Now *that’s* going to be hard to explain. ;-)

#15 – with what we have seen so far, that is the way it appears to me too.

Latest Greatest “most tested scientific theory ever” what nonsense!

Half of the theory is supposition and a great majority of what is left is pure math and utterly untestable as of yet.

Anyone else get the “beating that into my brain because you can’t actually prove it” feeling? Considering how many times “Bob” repeated it?

He said it in grand and eloquent, yet pointless, flourishes at least 5 times.

So they are making it so that everything that has happened previously timeline wise has always subtly changed the timeline in every Trek episode in movie regarding time travel. Sounds like a good explanation. I also like the fact that he mentioned how the universe likes to Gravitate in a certain way. And it doesn’t mean that this subtlely alternate timeline won’t flow into the normal timeline to some degree. You just have to leave somethings up to the imagination.

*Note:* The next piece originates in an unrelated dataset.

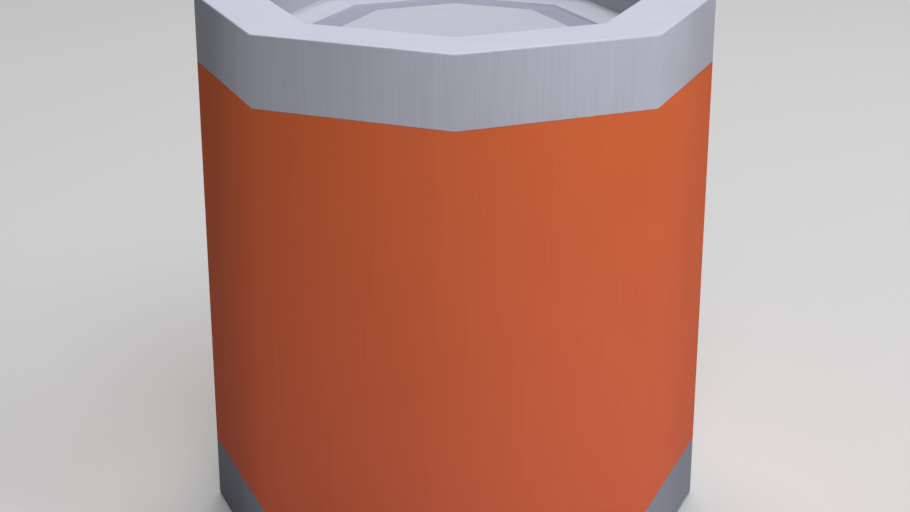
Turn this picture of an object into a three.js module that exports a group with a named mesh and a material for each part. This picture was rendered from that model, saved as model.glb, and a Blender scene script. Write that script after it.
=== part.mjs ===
// A sealed drink can with an eight-sided body, as one closed solid.
//
// Sizes are millimetres. The can stands on z = 0 with its axis on z and one corner towards -y.
// A distance called a corner is measured from the axis to the point where two flats would meet.
import * as THREE from 'three';

const sides = 8;
const bodyCorner = 34;
const height = 72.7;
const bendRadius = 1; // the rounding along each upright corner of the body
const bendSteps = 4;

const end = {
  rimCorner: 25.4, // inner edge of the flat rim
  recessDepth: 4.4, // rim top to the panel
  grooveOuterCorner: 19.65,
  grooveInnerCorner: 14.85,
  grooveWall: 0.45, // how far each groove wall leans
  grooveDepth: 0.25,
};

const base = {
  standOuterCorner: 33.4, // the flat ring that the can stands on
  standInnerCorner: 30.2,
  legCorner: 28.8, // where the ring's inner wall meets the dome
  legHeight: 2.2,
  domeShoulderCorner: 15,
  domeShoulderHeight: 3.3,
  domeHeight: 3.7,
};

const edgeRounding = 0.5; // rim and recess edges
const fineRounding = 0.2; // the groove's edges
const domeRounding = 6; // the base's soft shoulders
const roundingSteps = 4;

// The half section, from the middle of the base round to the middle of the end.
// Each row is corner distance, height and how much of each neighbouring side the rounding takes.
function halfSection() {
  const panel = height - end.recessDepth;
  const floor = panel - end.grooveDepth;
  return [
    [0, base.domeHeight, 0],
    [base.domeShoulderCorner, base.domeShoulderHeight, domeRounding],
    [base.legCorner, base.legHeight, edgeRounding],
    [base.standInnerCorner, 0, edgeRounding],
    [base.standOuterCorner, 0, 0],
    [bodyCorner, 0, bodyCorner - base.standOuterCorner],
    [bodyCorner, height, edgeRounding],
    [end.rimCorner, height, edgeRounding],
    [end.rimCorner, panel, edgeRounding],
    [end.grooveOuterCorner, panel, fineRounding],
    [end.grooveOuterCorner - end.grooveWall, floor, fineRounding],
    [end.grooveInnerCorner + end.grooveWall, floor, fineRounding],
    [end.grooveInnerCorner, panel, fineRounding],
    [0, panel, 0],
  ];
}

// A point at the given distance from one corner of the half section, towards another.
function along(from, to, distance) {
  const start = new THREE.Vector2(from[0], from[1]);
  const step = new THREE.Vector2(to[0], to[1]).sub(start);
  return start.addScaledVector(step.normalize(), distance);
}

// Turns the rows into a smooth path: each corner becomes a short curve between its two sides.
function roundedPath(rows) {
  const path = new THREE.Path();
  path.moveTo(rows[0][0], rows[0][1]);
  for (let i = 1; i < rows.length - 1; i++) {
    const [corner, level, rounding] = rows[i];
    const into = along(rows[i], rows[i - 1], rounding);
    const outOf = along(rows[i], rows[i + 1], rounding);
    path.lineTo(into.x, into.y);
    if (rounding > 0) {
      path.quadraticCurveTo(corner, level, outOf.x, outOf.y);
    }
  }
  const last = rows[rows.length - 1];
  path.lineTo(last[0], last[1]);
  return path;
}

// One turn of the eight-sided outline, scaled so that its flats would meet at distance 1.
function unitOutline() {
  const halfSide = Math.PI / sides;
  const bend = bendRadius / bodyCorner;
  const bendCentre = 1 - bend / Math.cos(halfSide);
  const points = [];
  for (let side = 0; side < sides; side++) {
    const corner = 2 * halfSide * side;
    for (let step = 0; step <= bendSteps; step++) {
      const turn = corner + halfSide * ((2 * step) / bendSteps - 1);
      const x = bendCentre * Math.sin(corner) + bend * Math.sin(turn);
      const y = -bendCentre * Math.cos(corner) - bend * Math.cos(turn);
      points.push(new THREE.Vector2(x, y));
    }
  }
  return points;
}

// Turns the half section about the axis, then presses every ring of the turned form to the outline.
function pressedCan() {
  const section = roundedPath(halfSection()).getPoints(roundingSteps);
  const outline = unitOutline();
  const turned = new THREE.LatheGeometry(section, outline.length);
  const position = turned.attributes.position;
  for (let i = 0; i < position.count; i++) {
    const ring = section[i % section.length];
    const place = outline[Math.floor(i / section.length) % outline.length];
    position.setXYZ(i, ring.x * place.x, ring.x * place.y, ring.y);
  }
  turned.computeVertexNormals();
  return turned;
}

const can = new THREE.Mesh(
  pressedCan(),
  new THREE.MeshStandardMaterial({ color: '#d9703f', roughness: 0.45, metalness: 0.2 }),
);
can.name = 'can';

const drinkCan = new THREE.Group();
drinkCan.add(can);

export default drinkCan;
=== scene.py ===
import math

import bmesh
import bpy
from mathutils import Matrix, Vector


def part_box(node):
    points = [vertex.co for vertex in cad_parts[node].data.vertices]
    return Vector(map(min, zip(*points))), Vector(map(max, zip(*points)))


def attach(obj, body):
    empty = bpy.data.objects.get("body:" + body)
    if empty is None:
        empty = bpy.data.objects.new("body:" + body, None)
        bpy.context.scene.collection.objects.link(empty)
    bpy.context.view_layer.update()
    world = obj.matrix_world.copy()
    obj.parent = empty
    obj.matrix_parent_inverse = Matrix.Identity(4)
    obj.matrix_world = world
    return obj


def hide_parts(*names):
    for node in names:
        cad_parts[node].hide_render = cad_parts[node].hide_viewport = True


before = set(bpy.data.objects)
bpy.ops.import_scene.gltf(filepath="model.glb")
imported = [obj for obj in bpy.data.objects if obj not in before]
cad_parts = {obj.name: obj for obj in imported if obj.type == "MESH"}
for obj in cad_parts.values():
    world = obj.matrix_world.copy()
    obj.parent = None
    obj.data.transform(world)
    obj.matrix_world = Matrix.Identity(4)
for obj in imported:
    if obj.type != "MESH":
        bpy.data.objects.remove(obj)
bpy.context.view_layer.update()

# An eight-sided drink can: a drawn body with an orange painted field, and an end with a flat rim.
# Lengths are metres. A corner is the distance from the axis to where two flats would meet.
mm = 0.001
scene = bpy.context.scene
scene.view_settings.view_transform = "Standard"

sides = 8
halfSide = math.pi / sides
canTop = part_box("can")[1].z

outline = {
    "bend": 1 * mm,           # rounding along each upright corner
    "bendSegments": 4,
    "flatColumns": 8,         # faces across each flat
    "middleReach": 0.1 * mm,  # a point nearer the axis than this has no side to face
}
bendReach = outline["bend"] * math.tan(halfSide)
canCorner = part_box("can")[1].y + outline["bend"] * (1 / math.cos(halfSide) - 1)


# A wire ring with eight flats and rounded corners, as the first outline of a pressing.
def startRing(bm, corner, height):
    circle = bmesh.ops.create_circle(bm, cap_ends=True, segments=sides, radius=corner)
    reach = bendReach * corner / canCorner
    bmesh.ops.bevel(bm, geom=circle["verts"], affect="VERTICES", offset=reach, offset_type="OFFSET",
                    segments=outline["bendSegments"], profile=0.5, material=-1)
    bmesh.ops.delete(bm, geom=list(bm.faces), context="FACES_ONLY")
    flats = [e for e in bm.edges if e.calc_length() > 2 * reach]
    bmesh.ops.subdivide_edges(bm, edges=flats, cuts=outline["flatColumns"] - 1)
    bmesh.ops.translate(bm, verts=bm.verts, vec=(0, 0, height))
    return list(bm.edges)


# Pulls the open ring out to the next row of a section.
def growRing(bm, ring, fromRow, toRow):
    pulled = bmesh.ops.extrude_edge_only(bm, edges=ring)["geom"]
    verts = [g for g in pulled if isinstance(g, bmesh.types.BMVert)]
    widen = toRow[0] / fromRow[0]
    bmesh.ops.scale(bm, verts=verts, vec=(widen, widen, 1))
    bmesh.ops.translate(bm, verts=verts, vec=(0, 0, toRow[1] - fromRow[1]))
    new = set(verts)
    return [g for g in pulled if isinstance(g, bmesh.types.BMEdge) and new.issuperset(g.verts)]


# Rows of (corner, height, rounding), with each rounding replaced by a short curve of rows.
def roundedRows(rows, steps=4):
    smooth = [Vector(rows[0][:2])]
    for before, row, after in zip(rows, rows[1:], rows[2:]):
        turn = Vector(row[:2])
        into = turn + (Vector(before[:2]) - turn).normalized() * row[2]
        outOf = turn + (Vector(after[:2]) - turn).normalized() * row[2]
        for step in range(steps + 1 if row[2] else 1):
            t = step / steps
            smooth.append(into.lerp(turn, t).lerp(turn.lerp(outOf, t), t))
    return smooth + [Vector(rows[-1][:2])]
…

I worked on this stuff for 15 years and even *I’m* confused. :) But as Steven Wright observed, “I was walking down the street the other day and– wait, that wasn’t me…”

BTW, I like the gobbledy-gook of the quantum explanation, and it fits with what I was saying a few threads ago that this movie, for all intents and purposes, is completely disconnected from the TOS reality.

This doesn’t diminish my interest in the characters at all. It’s not like the TOS reality was “real” reality.

Folks,

Know what? I’m ENTIRELY down with this.

Orsi’s comments engender much trust. Especially after watching the recent episode of UNIVERSE which deals with parallel universes.

Why didn’t they just say this from the beginning?

I LOVE this idea. I really do.

Unfortunately, this Trek universe wound up with absurd production design.

Other than that…Trek on!

So, if the Universe tends to gravitate towards what was intended to happen, does that mean in any alternate reality I’d still be stuck with taking Debbie Simms to the Senior Prom?

Aw, crap!

I have a lot of faith in the writers and the production team, but I sort of hope I don’t need to take a wall chart of alternative timelines with me to understand and enjoy the movie. Give us layers of storytelling, but don’t bog us down in techspeak, please!

I’ll go see it. But I’d rather have had a story set in the classic canon TOS universe without time travel for the 53rd time!

You think that is confusing, wait until you add in the negative mirror universe into all this. Matter- antimatter. The two meet and BOOM!